11. Who is Irene Adler? Do you accept her explanation of her identity? How does the identity she constructs affect your understanding of the opposition of God and the devil in the novel?

12. Balkan tells Corso that "games are the only universally serious activity" [p.314]. How does Balkan's attitude to "the game" compare with that of Corso, Liana Taillefer, and Irene Adler? Does anyone win the game? Has Corso's attitude to the game changed by the end of the book?

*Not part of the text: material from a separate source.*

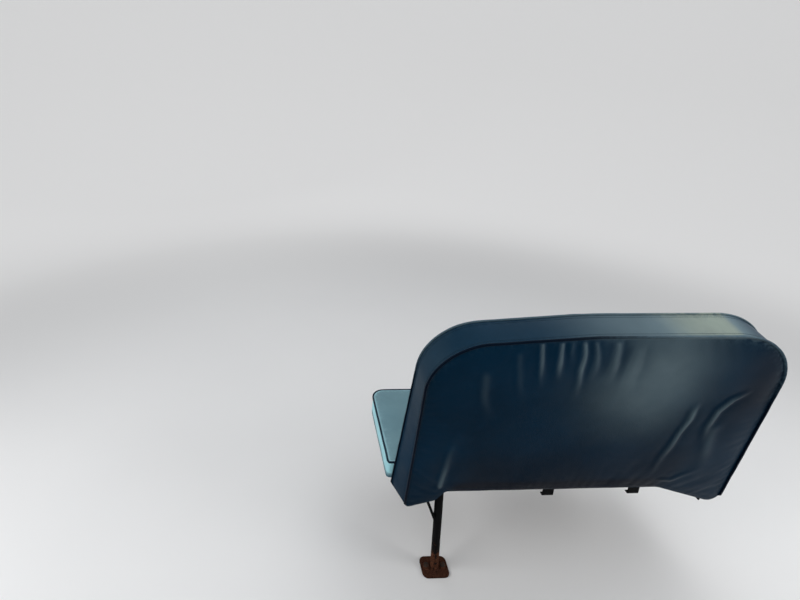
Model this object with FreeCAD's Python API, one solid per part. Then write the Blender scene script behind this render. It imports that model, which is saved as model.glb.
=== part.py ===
import FreeCAD, Part
import math
import os

# Bench seat of a small school bus, for two to three children, bolted to the floor by an aisle leg
# and to the side wall by an angle bracket. Millimetres.
# +X runs from the aisle towards the side wall, +Y is the way the passenger faces, +Z is up.
# The origin is on the floor, in the middle of the four floor bolts.
# A place along Y is counted from the rear foot while the numbers are set, and moved at the end
# of this list, because every depth of the real seat is measured from that foot.

V = FreeCAD.Vector

# Cushion. Its two ends place the frame, the wall bracket and the back as well.
CUSHION_AISLE = -167.0
CUSHION_WIDTH = 990.0
CUSHION_WALL = CUSHION_AISLE + CUSHION_WIDTH
CUSHION_TOP = 400.0
CUSHION_NOSE_DEPTH = 358.0  # nose, from the rear foot; it places the front tube and foot as well
CUSHION_BACK_GAP = 3.0
CUSHION_CORNER = 42.0
CUSHION_EDGE_R = 16.0
BOARD_THICK = 12.0
BOARD_INSET = 27.0
BOARD_NOSE_INSET = 18.0
BOARD_REAR_INSET = 4.0

# Aisle leg
FRONT_FOOT_AHEAD = 17.0     # middle of the front foot ahead of the front tube's axis
FOOT_WIDTH = 84.0
FOOT_LENGTH = 66.0
FOOT_THICK = 5.0
FOOT_CORNER = 17.0
BOLT_SPACING = 52.0         # the two bolts of a foot, across the seat
BOLT_HOLE_R = 5.5
LEG_OD = 25.4
FRONT_LEG_SETBACK = 4.0     # top of the front leg behind the front tube's axis
STRUT_WIDTH = 20.0
STRUT_THICK = 8.0
STRUT_REACH = 58.0          # how far the strut's top stands from the leg, towards the aisle
STRUT_FOOT_Z = 186.0        # where the strut leaves the leg

# Seat frame
TUBE = 25.4                 # square tube, and the round front tube and hoop
TUBE_WALL = 2.0
FRAME_TOP = 326.0
NOSE_OVERHANG = 60.0        # cushion ahead of the front tube's axis, which is its hinge
TUBE_AISLE_INSET = 62.0     # tube ends inside the cushion's ends by this much
TUBE_WALL_INSET = 11.0
RAIL_AISLE_INSET = 25.0     # outer rails, from their axis to the tube ends
RAIL_WALL_INSET = 52.0

# Wall bracket
BRACKET_PROUD = 3.0         # outer face, against the side wall, past the cushion's end
BRACKET_FLANGE = 42.0
BRACKET_DROP = 76.0
BRACKET_THICK = 4.0
BRACKET_SETBACK = 3.0       # bracket ends inside the cross tubes' outer faces by this much
BRACKET_BEND = 6.0
WALL_BOLT_REAR = 50.5       # rear wall bolt ahead of the rear foot
WALL_BOLT_FRONT = 17.5      # front wall bolt behind the front tube's axis
WALL_BOLT_Z = 244.0

# Seat back, in its own leaning plane: u across, v up the lean, w from the rear face to the front
RECLINE = 10.8              # degrees
BACK_REAR_DEPTH = -26.0     # foot of the rear face, from the rear foot
BACK_BASE_Z = 274.0
BACK_HEIGHT = 640.0
BACK_AISLE_INSET = 47.0     # aisle edge of the back, inside the cushion's end
BACK_WALL_TAPER = 61.0      # the wall edge leans in by this much over the height
BACK_CORNER_AISLE = 146.0
BACK_CORNER_WALL = 180.0
BACK_CREST = 380.0          # the top edge is level from the wall to this far from the aisle edge
BACK_CREST_R = 1200.0
BACK_TOP_DROP = 30.0        # and from there it comes down by this much
BACK_THICK_BOTTOM = 64.0
BACK_THICK_TOP = 73.0
BACK_FLARE = 28.0           # how much wider the front edge is, low on the aisle side
BACK_FRONT_RISE = 6.0       # the front edge stands higher than the rear one
BACK_EDGE_ROUND = 12.0
BACK_SWELL = 16.0           # how far the front bulges over its foam
SWELL_FOOT_V = 160.0        # the bulge begins here, above the cushion
SWELL_EDGE = 27.0           # and ends this far inside the other edges
HEM_V = 75.0                # straight hem between the two skirts
SKIRT_AISLE = 110.0         # width of the skirt at the aisle, and at the wall
SKIRT_WALL = 211.0
HOOP_DEPTH = 36.0
HOOP_INSET = 28.0
HOOP_FOOT_V = 12.0
SKIRT_SHELL = 11.0          # wall of the aisle skirt outside the rear tube's end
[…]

13. Boris Balkan argues that he never led Corso to believe that there was a connection between "The Anjou Wine" and The Nine Doors: "It was you who filled in the blanks on your own, as if what happened were a novel based on trickery, with Lucas Corso the reader too clever for his own good. Nobody ever told you that things were actually as you thought. No, the responsibility is entirely yours, my friend. The real villain of the piece is your excessive intertextual reading and linking of literary references" [p. 334]. Is Balkan right? To what extent are Balkan and Corso responsible for the violence that occurs in the story?

14. Is the Club Dumas justified in its mission to protect the reputation of Alexandre Dumas by withholding evidence about his collaboration with his assistant Auguste Moquet? Why does Balkan care so much about Dumas's reputation? Does Balkan's attitude toward Dumas influence your opinion of Balkan?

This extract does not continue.